Прошел, однако, месяц, прежде чем я смог, по предписанию врача, расстаться со своими невольными спутниками. О, какая это была великая радость, когда я, точно воскресший, смог один, без помощи Гильды, взобраться по круче к живописным развалинам замка Гогенбаден и увидеть с высоты простор Рейнской долины в сплошных виноградниках, в пестрых сельских домиках!
Выздоровление мое шло быстро. Мы уже совершали с Гильдой, а иногда и с отцом ее, дальние пешеходные прогулки или отправлялись в коляске в горы к хуторянам — швабам и алеманам, умельцам по выделке из бука фигурок козуль и серн, тупоносых башмаков и прочих сувениров. А вечерами мы обычно прогуливались по Баден-Бадену, чаще всего по длинной и широкой Лихтентальской аллее, мимо памятника королеве Августе. Здесь то и дело встречались отдыхающие и лечащиеся военные. После французской кампании их было особенно много в Баден-Бадене. Они прогуливались по городу с величавой надменностью победителей, заслуживших после смертельных тягот войны все удовольствия мира. Каждый встреченный пиджак или макинтош вызывал в них, кажется, презрительное недоумение: а почему он, собственно, не мундир или не шинель?.. Как идолы, созданные для всеобщего поклоненья, военные шли сквозь толпу, вздернув подбородки, глядя поверх голов, и даже самые завзятые курортники-богачи поспешно уступали им дорогу. К тому же лечебные ванны они принимали вне всякой очереди, в кинотеатре садились только на литерные места, а когда на экране возникало изображение фюрера, вскакивали с щелканьем каблуков и, выбросив руку чуть ли не к потолку, выкрикивали: „Хайль Гитлер!“ А следом, с послушностью сцепленных в одном механизме шестеренок, вскакивали все зрители, чтобы потрясти своим крикливым восторгом своды огромного зала.
Кстати, здесь, на курорте, я впервые увидел… имперского канцлера. Столичные кинооператоры отсняли его выступление на заводе „Борзинг“. Гитлер начал говорить тихо и внятно, даже с улыбкой. Но вот улыбка незаметно перешла в саркастическую ухмылку, низкий лоб под косой свисающей челкой наморщился, голос стал резким, хрипловатым, правая рука принялась жестикулировать и тянуться вверх, причем пальцы попеременно загибались. Вскоре к правой руке присоединилась левая, куда более энергичная, то и дело сжимавшаяся в кулак. Теперь обе руки вскидывались, скрещивались в воздухе над головой, заносились со сжатыми кулаками в разные стороны, словно у каждой был невидимый меч и оратор, говоривший о „коварстве“ плутократов-англичан, хотел отсечь им головы. Это они, уверял Гитлер с гневом карающего пророка, нарушили тихую, мирную жизнь Германии. Не будь козней англичан, жизнь немцев сделалась бы еще лучше: каждая рабочая семья имела бы по „фольксвагену“ — маленькому автомобилю. Поэтому Англию надо стереть с лица земли! „Если, — прибавлял тут же Гитлер, — они не протянут руку дружбы“.

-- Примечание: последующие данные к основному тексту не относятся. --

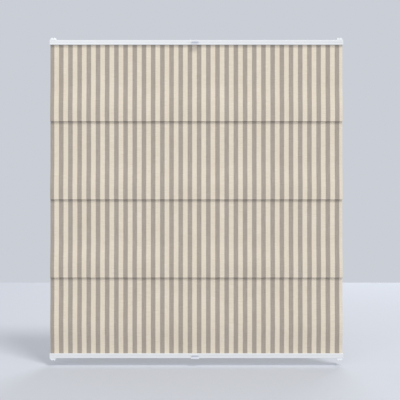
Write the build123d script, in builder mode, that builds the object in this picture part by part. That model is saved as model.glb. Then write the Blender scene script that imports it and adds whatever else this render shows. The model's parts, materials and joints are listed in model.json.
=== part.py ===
"""A roman blind held taut in front of a window sash, in millimetres.

The frame: +X to the right, +Y back towards the window, +Z up. The origin is on the sash's
front face, at its top edge, midway along it. Both rails slide by hand on tension cords that
run between four brackets clamped over the sash's edges.
"""

import os

from build123d import *

os.makedirs("parts", exist_ok=True)

# Sash
sash_height = 1431.0
sash_thickness = 18.0

# Rails and their end caps
rail_length = 1320.0
rail_depth = 22.0
rail_height = 21.0
rail_wall = 1.2
rail_front_wall = 1.8
rail_corner = 1.5
rail_to_shoe = 0.3
groove_height = 3.0
groove_depth = 0.8
cap_plate = 2.0
cap_edge = 0.8
cap_plug = 10.0
cap_wall = 1.4
cap_fit = 0.2

# Cloth and its folds
cloth_inset = 2.5
cloth_thickness = 1.0
cloth_setback = 9.5
cloth_clearance = 0.3
hem_length = 15.0
fold_count = 3
first_fold = 364.0
fold_pitch = 351.5
lip_depth = 2.8
lip_bend = 1.3
seam_rise = 7.0
tunnel_bend = 2.5
rod_rise = 14.0
flare_start = 170.0
flare_end = 40.0
belly_depth = 6.0
belly_height = 120.0

# Stripes woven into the cloth
stripe_pitch = 41.4
stripe_width = 20.5
first_stripe = 17.5
stripe_relief = 0.2
stripe_gap = 0.005

# Retaining strips and rods
strip_width = 4.4
strip_thickness = 1.6
strip_fit = 0.2
strip_inset = 3.5
rod_diameter = 4.0
rod_inset = 3.5

# Cord guides and rings
cord_inset = 17.0
guide_radius = 2.5
guide_bore = 1.3
guide_flange_radius = 3.4
guide_flange = 0.8
guide_fit = 0.05
ring_radius = 4.0
ring_bore = 2.2
ring_height = 2.4
shank_width = 7.0
shank_height = 8.0
shank_thickness = 1.2
shank_neck = 2.4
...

Между тем курс моего лечения заканчивался. Близилась пора отъезда в Эссен, где знакомились с опытом немецких металлургов мои товарищи. На прощанье профессор Гельвиг организовал в мою честь поездку на Боденское озеро на новеньком „оппеле“.
Выдалось солнечное утро. Ласковые ветры с близкой Атлантики как бы уже несли теплое дыхание весны. Зацветал миндаль. А горные леса Шварцвальда встретили нас терпким, ожившим запахом сосны. Гильда уверенно вела машину по крутым дорогам и сквозь тоннели. Наконец, спустя несколько часов, с перевала в суровых пихтах я увидел разлитую по земле нежную синеву…
Это и было Боденское озеро, щедро расплеснувшееся между Германией и Швейцарией. С юго-запада над ним нависали тенистые Альпы, зато на северо-востоке ярко зеленели пологие холмы, а еще ярче — речные долины, в которых гнездились небольшие курортные городки.
Примерно через час мы уже сидели в приозерном ресторанчике приветливого Меерсбурга. Было свежо: со стороны Альп, из Швейцарии, тянул сырой ветерок, надувал полосатый тент над нашими головами. А на столе жарко дымились в собственном жиру голубые лососи, принесенные кельнером с косой, как у фюрера, челкой. И для меня, как, впрочем, и для моих спутников, было истинным удовольствием есть нежное, тающее во рту мясо и смотреть на озеро, на снующие белые пароходики. Одно только досаждало мне — резкий, какой-то взвинченный говор ресторанных посетителей.